* Data provided
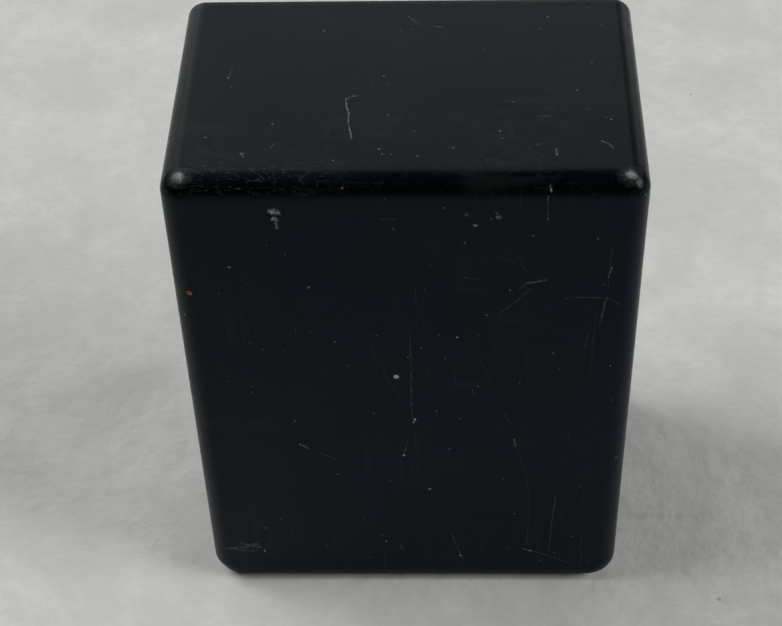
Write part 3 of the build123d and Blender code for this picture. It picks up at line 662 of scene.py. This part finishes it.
def join_solids(name, solids, material):
    verts, faces = [], []
    for v, f in solids:
        shift = len(verts)
        verts += v
        faces += [tuple(i + shift for i in face) for face in f]
    return new_object(name, verts, faces, material)


BOSS_X, BOSS_Z, BOSS_R = 30.5, 42.5, 4.0 * MM  # the first two in mm from the case's middle
INSERT_R, INSERT_DEEP = 2.32 * MM, 7.5 * MM


def boss_places():
    """The x and z of each boss and the signs of the corner that it is in."""
    return [(sx * BOSS_X * MM, HALF_H + sz * BOSS_Z * MM, sx, sz) for sx in (-1, 1) for sz in (-1, 1)]


def case_bosses(material):
    """Pillars in the cavity's corners, rounded on the inner side and sunk into the walls."""
    solids = []
    reach = 5.0 * MM
    for x, z, sx, sz in boss_places():
        angles = np.linspace(math.pi / 2, 2 * math.pi, 40)
        outline = [(BOSS_R * math.cos(a), BOSS_R * math.sin(a)) for a in angles]
        outline += [(reach, 0.0), (reach, reach), (0.0, reach)]
        outline = [(x + sx * u, z + sz * v) for u, v in outline]
        solids.append(prism(outline, FACE_Y + WALL - 0.5 * MM, case_hi.y - PANEL_T))
    return join_solids("bosses", solids, material)


def insert_holes(material):
    """What the threaded inserts take out of the bosses."""
    solids = []
    y_top = case_hi.y - PANEL_T
    for x, z, _, _ in boss_places():
        solids.append(prism(circle(INSERT_R, x, z), y_top - INSERT_DEEP, y_top + 0.5 * MM))
    return join_solids("holes", solids, material)


# ---- the other finishes


def polar(s, centre):
    """Angle about an axis along Y through centre, and distance from it."""
    x, y, z = s.split(s.vector("SUBTRACT", s.point, (centre[0], 0.0, centre[1])))
    angle = s.math("ARCTAN2", z, x)
    radius = s.math("SQRT", s.plus(s.times(x, x), s.times(z, z)))
    return angle, radius, y


def noise_at(s, x, y, z, scale, detail=2.0):
    """Noise read at a place made of three values."""
    place = s.node("ShaderNodeCombineXYZ", {0: x, 1: y, 2: z})
    shape = {"Vector": place.outputs[0], "Scale": scale, "Detail": detail}
    return s.node("ShaderNodeTexNoise", shape).outputs["Fac"]


def edge_wear(s, size=0.0003):
    """1 on outward edges, from the angle between the true and the rounded normal."""
    bevel = s.node("ShaderNodeBevel", {"Radius": size}, samples=4)
    flat = s.node("ShaderNodeNewGeometry")
    along = s.vector("DOT_PRODUCT", bevel.outputs[0], flat.outputs["Normal"])
    edge = s.ramp(along, 0.985, 0.90)
    return s.times(edge, s.patches(900.0, 3.0, 0.35, 0.60, 0.25, 1.0))


SWITCH_AXIS = (0.0, 0.0155)
WELL_AXIS = (0.0, 0.060)
PANEL_Y = case_hi.y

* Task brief
Set down every line of the listing above again, exactly as given.

* Reply to the exercise
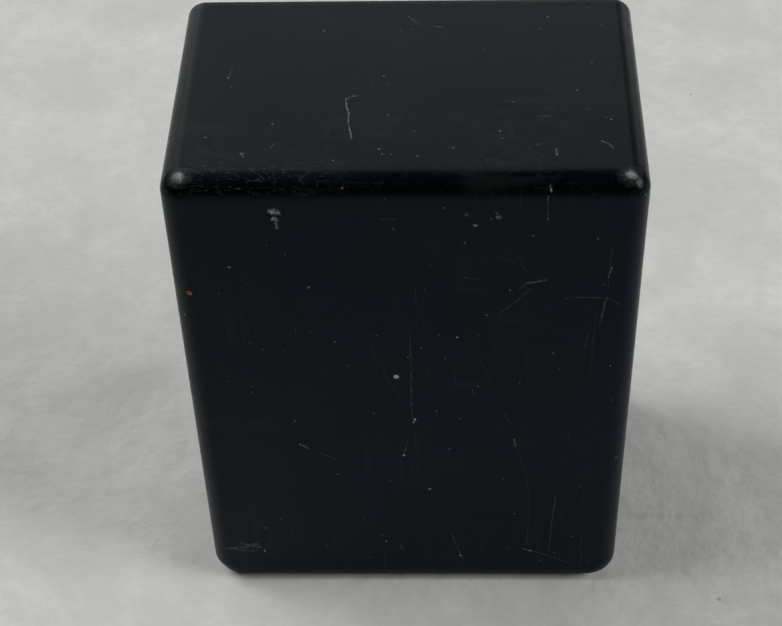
Write part 3 of the build123d and Blender code for this picture. It picks up at line 662 of scene.py. This part finishes it.
def join_solids(name, solids, material):
    verts, faces = [], []
    for v, f in solids:
        shift = len(verts)
        verts += v
        faces += [tuple(i + shift for i in face) for face in f]
    return new_object(name, verts, faces, material)


BOSS_X, BOSS_Z, BOSS_R = 30.5, 42.5, 4.0 * MM  # the first two in mm from the case's middle
INSERT_R, INSERT_DEEP = 2.32 * MM, 7.5 * MM


def boss_places():
    """The x and z of each boss and the signs of the corner that it is in."""
    return [(sx * BOSS_X * MM, HALF_H + sz * BOSS_Z * MM, sx, sz) for sx in (-1, 1) for sz in (-1, 1)]


def case_bosses(material):
    """Pillars in the cavity's corners, rounded on the inner side and sunk into the walls."""
    solids = []
    reach = 5.0 * MM
    for x, z, sx, sz in boss_places():
        angles = np.linspace(math.pi / 2, 2 * math.pi, 40)
        outline = [(BOSS_R * math.cos(a), BOSS_R * math.sin(a)) for a in angles]
        outline += [(reach, 0.0), (reach, reach), (0.0, reach)]
        outline = [(x + sx * u, z + sz * v) for u, v in outline]
        solids.append(prism(outline, FACE_Y + WALL - 0.5 * MM, case_hi.y - PANEL_T))
    return join_solids("bosses", solids, material)


def insert_holes(material):
    """What the threaded inserts take out of the bosses."""
    solids = []
    y_top = case_hi.y - PANEL_T
    for x, z, _, _ in boss_places():
        solids.append(prism(circle(INSERT_R, x, z), y_top - INSERT_DEEP, y_top + 0.5 * MM))
    return join_solids("holes", solids, material)


# ---- the other finishes


def polar(s, centre):
    """Angle about an axis along Y through centre, and distance from it."""
    x, y, z = s.split(s.vector("SUBTRACT", s.point, (centre[0], 0.0, centre[1])))
    angle = s.math("ARCTAN2", z, x)
    radius = s.math("SQRT", s.plus(s.times(x, x), s.times(z, z)))
    return angle, radius, y


def noise_at(s, x, y, z, scale, detail=2.0):
    """Noise read at a place made of three values."""
    place = s.node("ShaderNodeCombineXYZ", {0: x, 1: y, 2: z})
    shape = {"Vector": place.outputs[0], "Scale": scale, "Detail": detail}
    return s.node("ShaderNodeTexNoise", shape).outputs["Fac"]


def edge_wear(s, size=0.0003):
    """1 on outward edges, from the angle between the true and the rounded normal."""
    bevel = s.node("ShaderNodeBevel", {"Radius": size}, samples=4)
    flat = s.node("ShaderNodeNewGeometry")
    along = s.vector("DOT_PRODUCT", bevel.outputs[0], flat.outputs["Normal"])
    edge = s.ramp(along, 0.985, 0.90)
    return s.times(edge, s.patches(900.0, 3.0, 0.35, 0.60, 0.25, 1.0))


SWITCH_AXIS = (0.0, 0.0155)
WELL_AXIS = (0.0, 0.060)
PANEL_Y = case_hi.y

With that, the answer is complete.